Both the line containing "for side, word" and the line containing "if empty is" are to be reproduced exactly, along with every line between them, and nothing more.
+--
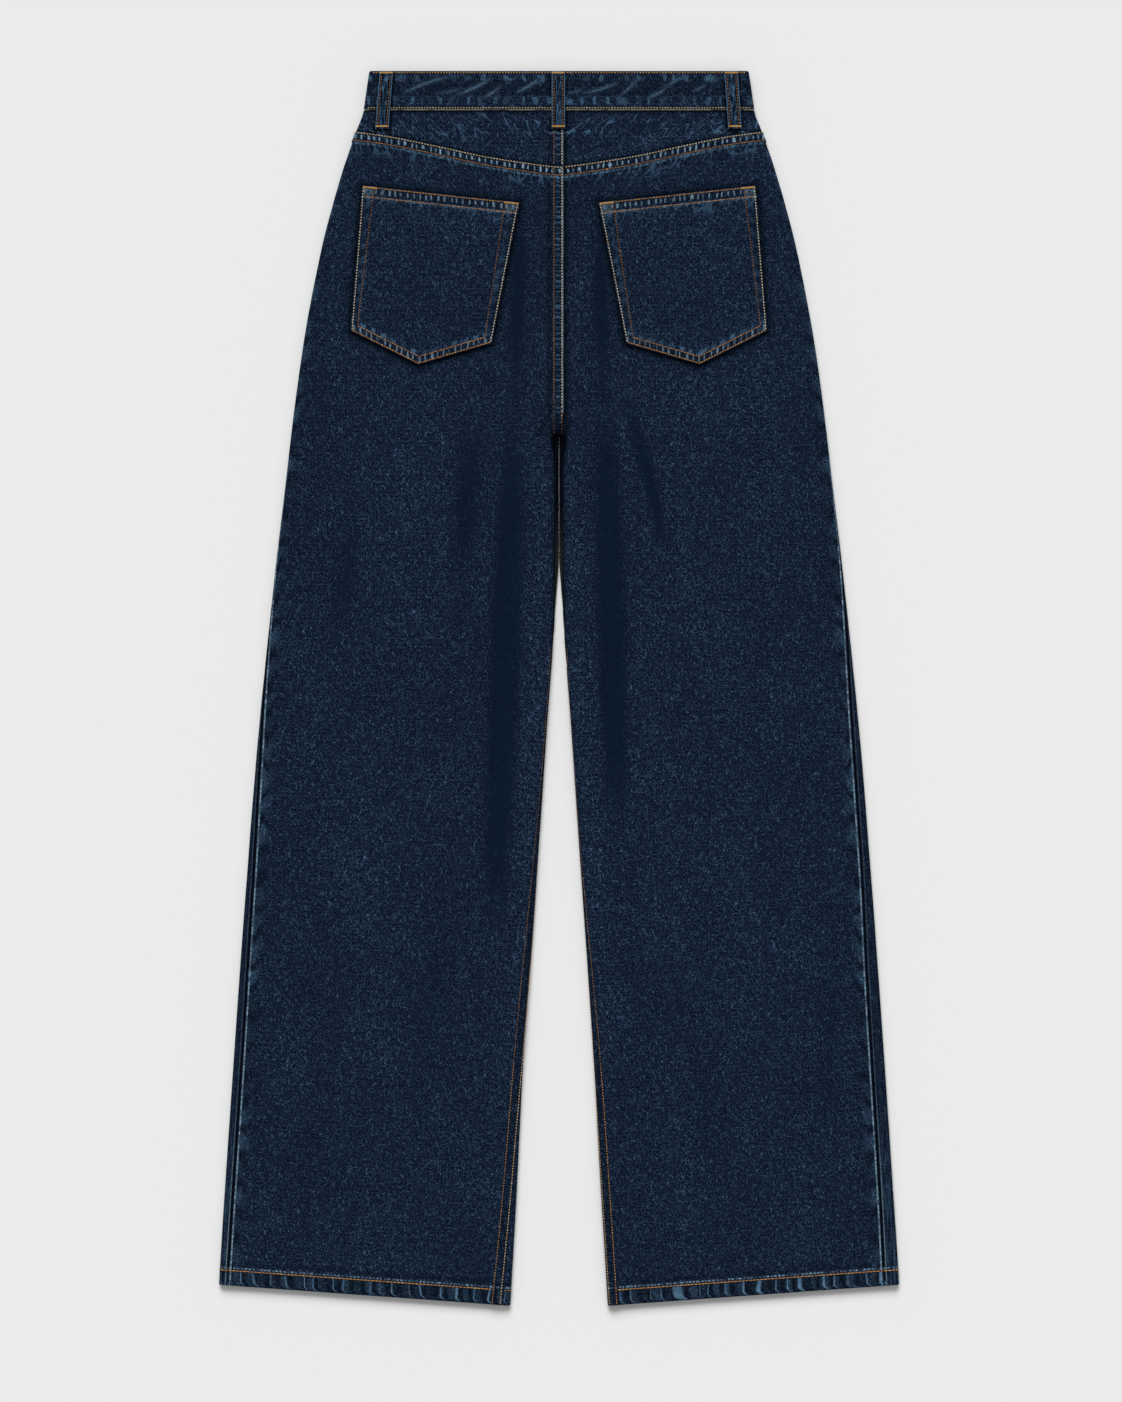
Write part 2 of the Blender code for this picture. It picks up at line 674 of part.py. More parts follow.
def main():
    for thing in list(bpy.data.objects):
        bpy.data.objects.remove(thing)
    for side, word in ((LEFT, "left"), (RIGHT, "right")):
        front_leg(side, f"front_leg_{word}")
        pocket_facing(side, f"front_pocket_facing_{word}")
        back_leg(side, f"back_leg_{word}")
        yoke(side, f"yoke_{word}")
        patch_pocket(side, f"back_pocket_{word}")
    waistband()
    for loop in LOOPS:
        belt_loop(loop)
    waist_button()


main()
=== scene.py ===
# %% [markdown]
# # Wide leg jeans, laid flat
#
# The jeans lie on their front with the back on top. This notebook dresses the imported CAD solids: every denim panel is
# made again as a finer sheet of cloth, then come the stitches, the denim, the thread, the light and the camera.
# Metres, +Z up, +Y towards the waist. The tables are in millimetres, and MM turns them into metres.

# %% Load the frame
import math
from collections import namedtuple
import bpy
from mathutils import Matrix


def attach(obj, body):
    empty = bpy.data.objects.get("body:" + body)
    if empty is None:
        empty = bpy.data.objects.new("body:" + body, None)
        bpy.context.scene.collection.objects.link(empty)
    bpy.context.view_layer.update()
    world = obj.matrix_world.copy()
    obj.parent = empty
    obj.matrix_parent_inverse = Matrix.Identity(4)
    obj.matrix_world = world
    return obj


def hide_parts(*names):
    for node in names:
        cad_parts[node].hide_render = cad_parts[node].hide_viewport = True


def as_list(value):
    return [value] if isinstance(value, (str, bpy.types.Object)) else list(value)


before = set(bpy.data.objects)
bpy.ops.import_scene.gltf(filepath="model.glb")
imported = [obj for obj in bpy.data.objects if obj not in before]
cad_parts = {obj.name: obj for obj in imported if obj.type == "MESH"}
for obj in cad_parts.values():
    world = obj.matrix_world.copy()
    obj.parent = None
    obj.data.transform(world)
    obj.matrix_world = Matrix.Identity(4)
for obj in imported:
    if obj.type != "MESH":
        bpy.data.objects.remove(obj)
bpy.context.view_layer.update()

from types import SimpleNamespace

import bmesh
import bpy
import numpy as np
from mathutils import Matrix, Vector

MM = 0.001
LEFT, RIGHT = -1, 1
WORDS = {LEFT: "left", RIGHT: "right"}
chance = np.random.default_rng(7)

# %% [markdown]
# ## The form of the garment
#
# A pair of jeans on a table is two flattened tubes. Their outline, their edges and their largest folds are a few short
# tables, the same ones that the solids were made from, so the cloth lies exactly where the solids are.

# %% Sizes of cloth and seams
PLY = 1.2
SEAM_GAP = 0.3
FELL, FELL_STEP, FELL_RAISE = 9.0, 1.2, 0.8
CENTRE_LAP = 4.0
WAISTBAND, CROTCH = 34.5, 320.0
HEM_OUTER, HEM_INNER, HEM_FOLD = 1062.9, 1081.3, 13.5
HEM_MID = (HEM_OUTER + HEM_INNER) / 2
LENGTH = HEM_INNER
ROLL_WIDTH, LEAST_TOP = 17.0, 3.4
LEDGE_TOP, LEDGE_SEAM = 3.9, 1.95


def table(fields, *rows):
    """A short table with named columns."""
    row_of = namedtuple("Row", fields)
    return [row_of(*row) for row in rows]


# %% The outline, the form across a leg, and the yoke's seam
SIDES = table(
    "down half_width",
    (0, 166.2), (34.5, 171.2), (51, 177.2), (86, 189.4), (121, 199.5), (156, 208.3), (226, 221.9), (296, 232.0),
    (367, 240.3), (437, 248.6), (577, 263.1), (717, 274.5), (858, 284.6), (998, 294.2), (1063, 298.2),
)  # fmt: skip
GAPS = table(
    "down half_gap half_low",
    (320, 3.9, 0.2), (425, 4.1, 0.2), (441, 4.3, 1.0), (463, 4.7, 2.8), (484, 5.5, 4.4), (507, 6.8, 6.2),
    (542, 9.0, 8.8), (577, 11.4, 11.4), (717, 21.0, 21.0), (858, 30.7, 30.7), (998, 37.9, 37.9), (1082, 42.7, 42.7),
)  # fmt: skip
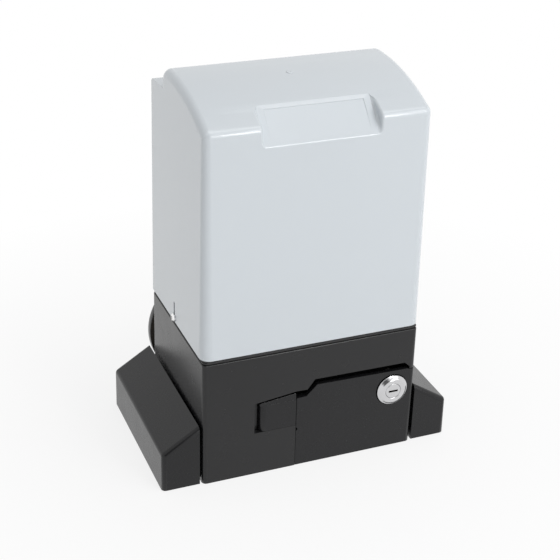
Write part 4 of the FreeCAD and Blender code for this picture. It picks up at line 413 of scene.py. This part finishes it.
+--
SOLUTION –
    for side, word in ((LEFT, "left"), (RIGHT, "right")):
        front_leg(side, f"front_leg_{word}")
        pocket_facing(side, f"front_pocket_facing_{word}")
        back_leg(side, f"back_leg_{word}")
        yoke(side, f"yoke_{word}")
        patch_pocket(side, f"back_pocket_{word}")
    waistband()
    for loop in LOOPS:
        belt_loop(loop)
    waist_button()


main()
=== scene.py ===
# %% [markdown]
# # Wide leg jeans, laid flat
#
# The jeans lie on their front with the back on top. This notebook dresses the imported CAD solids: every denim panel is
# made again as a finer sheet of cloth, then come the stitches, the denim, the thread, the light and the camera.
# Metres, +Z up, +Y towards the waist. The tables are in millimetres, and MM turns them into metres.

# %% Load the frame
import math
from collections import namedtuple
import bpy
from mathutils import Matrix


def attach(obj, body):
    empty = bpy.data.objects.get("body:" + body)
    if empty is None:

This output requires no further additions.